MTV rules - for a bunch of wussies - music television video's Beavis and Butt-Head

ArtForum, Feb, 1994 by Andrew Hulktrans

It is as "safe" satirists that Beavis and Butt-head take their place in the metanarrative of MTV. Their critique of the music video--the art form that MTV helped pioneer, and that drives the network (and the music industry) to this day--may seem biting, but ultimately does nothing more than establish MTV's willingness to make fun of itself, confirming the network's self-awareness credentials for a media-savvy generation. If you told an ad exec from the '50s that the best way to pump a product for young people would eventually be to denigrate it, he'd, like, have a cow, dude. But it's true. The most successful shows, ad campaigns, and networks of the '90s are those that are willing to abase themselves and traditional marketing and media conceits--those that are ready for irony. Late Night with David Letterman was a pioneer of this strategy, Beavis and Butt-head are the latest manifestation, and it's no coincidence that Letterman has signed the duo up for his own new shown.

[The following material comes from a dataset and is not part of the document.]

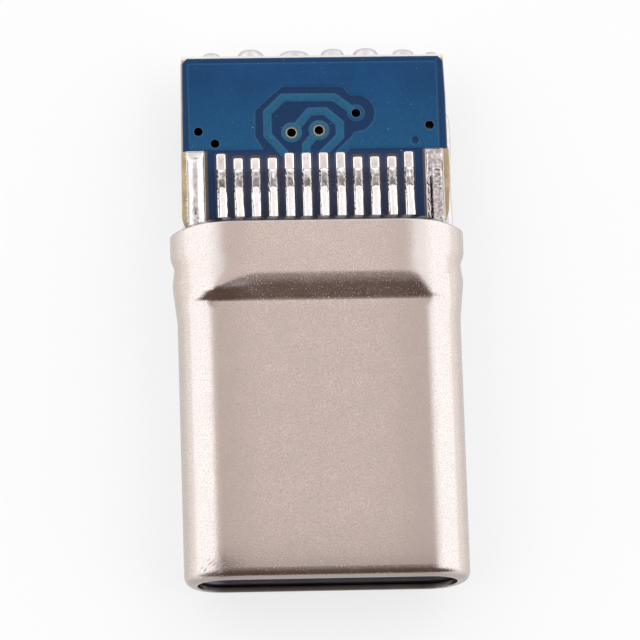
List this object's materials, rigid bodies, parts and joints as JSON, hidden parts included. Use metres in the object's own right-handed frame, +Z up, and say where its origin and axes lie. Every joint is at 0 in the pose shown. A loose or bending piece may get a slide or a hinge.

Beavis and Butt-head's jibes are vicious enough for maximum ironic abasement, but, as cartoons, they keep the rest of MTV "safe" from the venom of their critique. The pair also perform a valuable service for the network in its difficult role as fashion arbiter. "I may be cool, Beavis, but I can't change the future," Butt-head remarks, in a rare moment of clarity. But he can change the past. Beavis and Butt-head help MTV in its constant task of reinventing itself; they are its garbage disposal. Their show is a site where MTV can safely distance itself from its "old" (even three-months-old) product, so that the rest of the network's offerings seems continually "new" and "cutting edge." Again, Beavis and Butt-head, as cartoons, can perform this function more effectively than the human vjs, who if they tried it might undermine the network's "sincerity."

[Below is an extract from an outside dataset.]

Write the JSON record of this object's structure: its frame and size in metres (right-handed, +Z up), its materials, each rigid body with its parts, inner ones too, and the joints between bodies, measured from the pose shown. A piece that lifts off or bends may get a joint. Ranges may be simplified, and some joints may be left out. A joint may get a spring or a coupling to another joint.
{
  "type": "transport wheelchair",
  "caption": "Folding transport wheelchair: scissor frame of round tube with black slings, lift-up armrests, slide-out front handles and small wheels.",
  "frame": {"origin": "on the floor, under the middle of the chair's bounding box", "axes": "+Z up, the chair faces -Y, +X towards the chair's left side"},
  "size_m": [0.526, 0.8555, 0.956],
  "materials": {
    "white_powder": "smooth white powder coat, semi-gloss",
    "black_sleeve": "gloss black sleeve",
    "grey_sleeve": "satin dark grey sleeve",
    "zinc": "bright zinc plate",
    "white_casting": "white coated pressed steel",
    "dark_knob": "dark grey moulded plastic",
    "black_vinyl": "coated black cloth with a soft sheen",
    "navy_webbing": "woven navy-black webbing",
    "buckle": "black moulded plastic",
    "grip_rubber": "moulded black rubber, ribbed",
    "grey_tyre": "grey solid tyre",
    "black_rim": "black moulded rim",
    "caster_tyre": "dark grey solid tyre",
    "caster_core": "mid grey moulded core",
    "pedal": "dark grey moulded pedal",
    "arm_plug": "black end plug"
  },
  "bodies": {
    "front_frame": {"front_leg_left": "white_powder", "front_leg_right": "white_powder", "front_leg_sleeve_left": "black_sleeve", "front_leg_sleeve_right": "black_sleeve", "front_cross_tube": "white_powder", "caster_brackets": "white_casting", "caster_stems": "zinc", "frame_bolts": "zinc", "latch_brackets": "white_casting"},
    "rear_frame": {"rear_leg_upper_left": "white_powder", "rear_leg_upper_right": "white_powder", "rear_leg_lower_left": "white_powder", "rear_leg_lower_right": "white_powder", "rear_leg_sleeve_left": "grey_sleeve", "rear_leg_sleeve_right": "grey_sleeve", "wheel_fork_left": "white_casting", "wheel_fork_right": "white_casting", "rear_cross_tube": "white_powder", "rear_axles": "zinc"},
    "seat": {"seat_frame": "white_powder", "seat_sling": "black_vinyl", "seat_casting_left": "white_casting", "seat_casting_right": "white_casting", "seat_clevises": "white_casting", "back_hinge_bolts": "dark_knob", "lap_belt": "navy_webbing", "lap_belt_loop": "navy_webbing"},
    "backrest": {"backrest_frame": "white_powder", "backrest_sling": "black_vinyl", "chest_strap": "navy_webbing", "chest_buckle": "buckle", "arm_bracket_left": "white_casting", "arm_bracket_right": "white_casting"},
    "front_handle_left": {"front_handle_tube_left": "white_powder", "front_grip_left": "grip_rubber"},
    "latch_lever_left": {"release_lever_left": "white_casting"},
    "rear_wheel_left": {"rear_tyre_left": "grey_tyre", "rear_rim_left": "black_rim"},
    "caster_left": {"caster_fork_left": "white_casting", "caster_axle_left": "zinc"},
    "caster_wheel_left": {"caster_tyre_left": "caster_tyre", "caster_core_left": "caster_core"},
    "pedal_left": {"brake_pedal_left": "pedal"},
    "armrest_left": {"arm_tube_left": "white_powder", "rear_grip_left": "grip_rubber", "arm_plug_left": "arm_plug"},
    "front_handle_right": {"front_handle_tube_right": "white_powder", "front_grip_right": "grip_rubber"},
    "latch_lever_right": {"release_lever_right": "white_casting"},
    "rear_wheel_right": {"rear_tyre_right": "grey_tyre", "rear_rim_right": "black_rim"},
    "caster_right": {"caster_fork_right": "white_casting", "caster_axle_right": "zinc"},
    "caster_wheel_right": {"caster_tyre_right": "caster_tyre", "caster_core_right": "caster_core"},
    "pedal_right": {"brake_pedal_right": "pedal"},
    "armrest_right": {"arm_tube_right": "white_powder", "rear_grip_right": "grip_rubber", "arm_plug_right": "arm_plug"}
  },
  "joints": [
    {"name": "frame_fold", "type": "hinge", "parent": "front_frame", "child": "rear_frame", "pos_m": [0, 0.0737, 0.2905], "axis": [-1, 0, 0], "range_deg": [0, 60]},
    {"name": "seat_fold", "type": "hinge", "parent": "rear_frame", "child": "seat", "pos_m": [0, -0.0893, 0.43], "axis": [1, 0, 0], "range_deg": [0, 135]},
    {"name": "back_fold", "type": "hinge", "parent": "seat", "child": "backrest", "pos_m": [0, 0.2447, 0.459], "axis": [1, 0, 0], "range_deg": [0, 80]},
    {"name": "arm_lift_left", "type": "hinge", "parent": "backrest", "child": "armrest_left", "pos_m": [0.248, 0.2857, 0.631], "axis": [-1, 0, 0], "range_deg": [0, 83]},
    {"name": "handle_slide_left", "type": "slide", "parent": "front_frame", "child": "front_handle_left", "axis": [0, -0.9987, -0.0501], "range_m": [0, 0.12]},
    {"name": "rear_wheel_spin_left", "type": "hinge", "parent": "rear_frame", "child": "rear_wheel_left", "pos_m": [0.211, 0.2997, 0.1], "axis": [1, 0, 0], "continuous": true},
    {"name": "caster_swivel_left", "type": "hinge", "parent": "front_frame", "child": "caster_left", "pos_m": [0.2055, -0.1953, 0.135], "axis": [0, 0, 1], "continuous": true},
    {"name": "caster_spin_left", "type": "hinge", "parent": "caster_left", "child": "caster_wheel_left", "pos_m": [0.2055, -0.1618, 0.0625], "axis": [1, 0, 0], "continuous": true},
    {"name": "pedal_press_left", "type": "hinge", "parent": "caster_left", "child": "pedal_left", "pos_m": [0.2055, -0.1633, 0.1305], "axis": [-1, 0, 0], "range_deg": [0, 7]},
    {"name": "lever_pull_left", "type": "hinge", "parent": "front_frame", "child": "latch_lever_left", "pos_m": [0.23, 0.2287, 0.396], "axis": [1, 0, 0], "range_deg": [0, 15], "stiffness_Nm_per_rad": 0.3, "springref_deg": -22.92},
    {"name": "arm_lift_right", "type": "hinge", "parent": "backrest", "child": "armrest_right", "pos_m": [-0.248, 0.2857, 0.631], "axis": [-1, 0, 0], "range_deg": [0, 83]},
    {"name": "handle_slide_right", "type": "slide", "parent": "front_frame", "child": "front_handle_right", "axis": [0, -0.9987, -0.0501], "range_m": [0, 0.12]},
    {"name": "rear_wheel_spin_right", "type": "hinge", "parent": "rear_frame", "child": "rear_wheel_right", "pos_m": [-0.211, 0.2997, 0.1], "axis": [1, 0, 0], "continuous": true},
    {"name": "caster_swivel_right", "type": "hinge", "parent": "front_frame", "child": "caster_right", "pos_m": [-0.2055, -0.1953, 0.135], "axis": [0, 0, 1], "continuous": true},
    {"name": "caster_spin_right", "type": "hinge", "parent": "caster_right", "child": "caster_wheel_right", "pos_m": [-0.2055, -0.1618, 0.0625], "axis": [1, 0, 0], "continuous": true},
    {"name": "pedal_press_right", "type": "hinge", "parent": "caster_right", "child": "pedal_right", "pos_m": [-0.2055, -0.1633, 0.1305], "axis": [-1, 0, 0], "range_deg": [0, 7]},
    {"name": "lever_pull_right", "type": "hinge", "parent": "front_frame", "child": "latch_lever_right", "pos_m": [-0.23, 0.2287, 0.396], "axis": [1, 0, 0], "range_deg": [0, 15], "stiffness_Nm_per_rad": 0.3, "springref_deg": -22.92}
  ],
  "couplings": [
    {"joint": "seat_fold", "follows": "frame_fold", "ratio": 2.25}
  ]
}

A straw man Beavis and Butt-head ritually torch is the unabashedly boomeresque VH-1 cable network, which masks as a competitor of MTV's but is actually spawned by the same company. Demarcating an important demographic distinction that MTV vjs could not without, again, risking damage to the parent company's interests, Beavis and Butt-head falsely position themselves against VH-1 to further the esthetic rift between the two networks, and to make MTV seem more "happening" by contrast. Bottom line: you've got to have stuff that sucks to have stuff that's cool. These days, TV generally sucks. In order to make it cool, you must admit that you suck, or have one of your programs do it for you. Ironic abasement is paradoxically the only strategy for appearing "sincere." After failing miserably at raising its sincerity ratings last year through traditional means--the painfully earnest "Choose or Lose" coverage of the presidential campaign, a slew of well-meaning "documentaries" on the problems of today's youth--MTV found an unlikely panacea in Beavis and Butt-head. "After the . . . 'choose or lose' campaign, I think we were sick to death of being politically correct," says Judy McGrath, creative director at MTV. "Beavis and Butt-head came along at just the right time for comic rebel." Actually, they came along at a time when MTV desperately needed to change its positioning--from cloying paternalist to winking flagellant.